We seem to be generalising here: we may distinguish:
-- the aim of science is to evade refutation (or refudiation).
-- the aim of scientist S1 is to evade refutiation of the theory T1 that
scienstist S1 is endorsing.
But Putnam allows for some scientist S2 to 'refudiate' T1, I would think.
After all, his most treasured experience in life was his meeting with
Einstein who totally refudiated Newton's universal graviation!
Putnam:
"So what kind of audience would take Putnam's views seriously? One trained
in modern philosophy after the 'linguistic turn'."

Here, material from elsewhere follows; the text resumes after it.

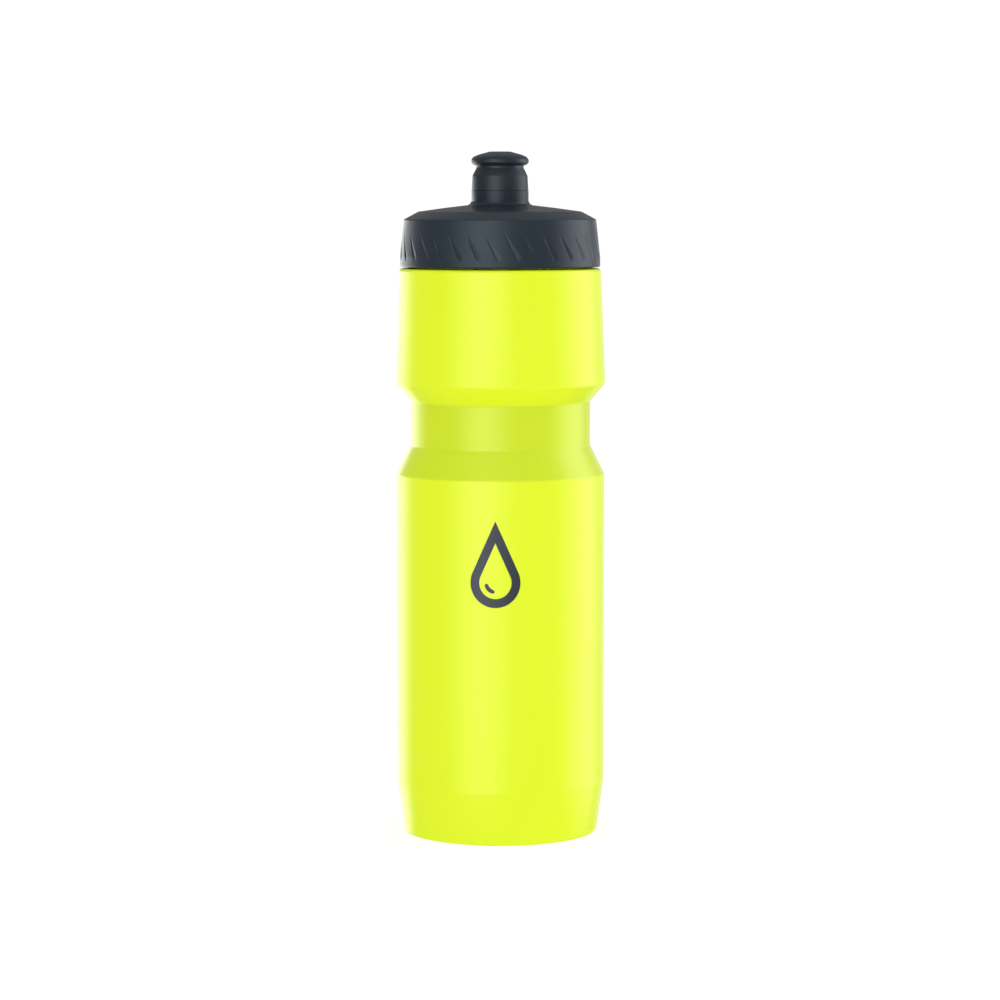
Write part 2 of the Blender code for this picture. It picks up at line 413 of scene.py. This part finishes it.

How after -- how much after? Putnam belonged more or less to the
linguistic turn. He made what he called a valuable friendship with Grice in the
early 1950s, when Putnam was Guggenheim scholar at Oxford. Putnam found a
teaching post for J. J. Thomson (with Grice, a member of J. L. Austin's
'ordinary language group' at MIT) and he was interested in stuff that
interested
the linguistic-turn philsophers, like the logical form of ordinary language.
McEvoy: "for to allege the aim of science is to evade refutation is
precisely the kind of paradoxical-sounding nonsense that appeals to some
philosophers, many of whom are scientifically illiterate and also hostile to
science (or what they understand of 'science')."
Well, Putnam's PhD advisor at UCLA was Reichenbach who was not hostile to
science. Via Reichenbach, Putnam became friends with Carnap (who I think
introduced him to Einstein). Putnam was fascinated by Toulmin and the MIT
found Putnam well versed in sicence to nominate him "Professor of the
Philosophy of Sience". I think his favourite science is botany.